Two years ago there was Dolly, the first mammal cloned from a single adult cell.
Last summer there was Cumulina, the first cloned mouse.
And then, in December, OVI-1 arrived -- the world's first calf to be cloned from an adult cow.
At that point, clone watchers couldn't help but notice: The only animals being cloned were females.
Some people began to wonder. Is there something about males that makes them hard to copy? And if human cloning ever catches on, will men get left behind in the duplicative rush?
Now those concerns can be put to rest. Researchers in Hawaii are reporting today the first documented cloning of an adult male -- a mouse named Fibro, cloned from the tip of a male mouse's tail.
Having proven that it is possible to clone males from tails, the researchers suggest that scientists may want to cut off and freeze the tail tips of various endangered and other precious species, so the animals can be propagated in the future.
University of Hawaii biologists Teruhiko Wakayama and Ryuzo Yanagimachi led the work -- the same scientists who reported last July that they had cloned Cumulina and about 50 other mice. When the scientists made that announcement, they also conceded that their efforts to clone male mice from testicular cells had failed. They promised to keep trying.
In the new experiments, described in today's issue of the journal Nature Genetics, the team started with skin cells, called fibroblasts, taken from the tail tips of male mice. After growing those cells in a dish for awhile, they performed the key step that is the essence of all cloning: In a painstaking procedure repeated 717 times, they isolated the core, or nucleus, of each tail cell -- containing the cell's genes -- and inserted each of those cores into a mouse egg that had its own DNA removed.
As the scientists had hoped, unidentified natural substances inside the eggs "reprogrammed" the tail cell genes so that the eggs behaved as though they were freshly fertilized. After a few initial divisions in a laboratory dish, 274 of the embryos were transferred to the wombs of surrogate mother mice, to grow into clones whose genetic makeup would be identical to the mice whose tails had been snipped.
The method is inefficient. Only three live offspring were born, and two of them died within an hour after birth from breathing problems. The third, Fibro, appears healthy, however, and has sired several litters since arriving by Caesarean section in October.
"He's happy and a good father and has many babies," Yanagimachi said.
All three clones were about normal birth weight. But they also had deformed placentas twice the average size -- a problem that has proven common in many cloned species. Some experts suspect that the abnormal placentas are the result of a molecular glitch caused by the lack of any genetic contribution from a second parent. In some cases, the placental problems seem to be causing other developmental problems, including underdeveloped lungs, which Yanagimachi said may have contributed to the deaths of the two clones.
The lack of cloned males until now was largely a matter of convenience, researchers said. Dolly was cloned from a cow's udder cell, for example, because udder cells were available from other experiments.
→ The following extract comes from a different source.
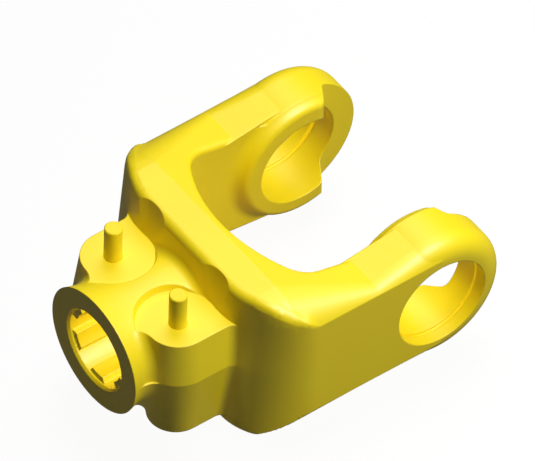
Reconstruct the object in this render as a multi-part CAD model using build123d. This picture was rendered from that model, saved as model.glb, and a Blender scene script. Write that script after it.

Similarly, scientists striving to create bovine clones have focused their efforts more on cows than on bulls because the goal has been to make herds of gene-altered cows that make human medicines in their milk. (Japanese scientists said last year they had cloned a bull, but they have not published their research yet.)
Cumulina and her sisters were cloned from the "cumulus cells" that surround mouse ovaries, which are the mother lode of mouse eggs needed for cloning experiments.
"Basically, they were handy," said George Seidel, a reproductive physiologist at Colorado State University. "They're right where the eggs are, so in the same operation you can get them."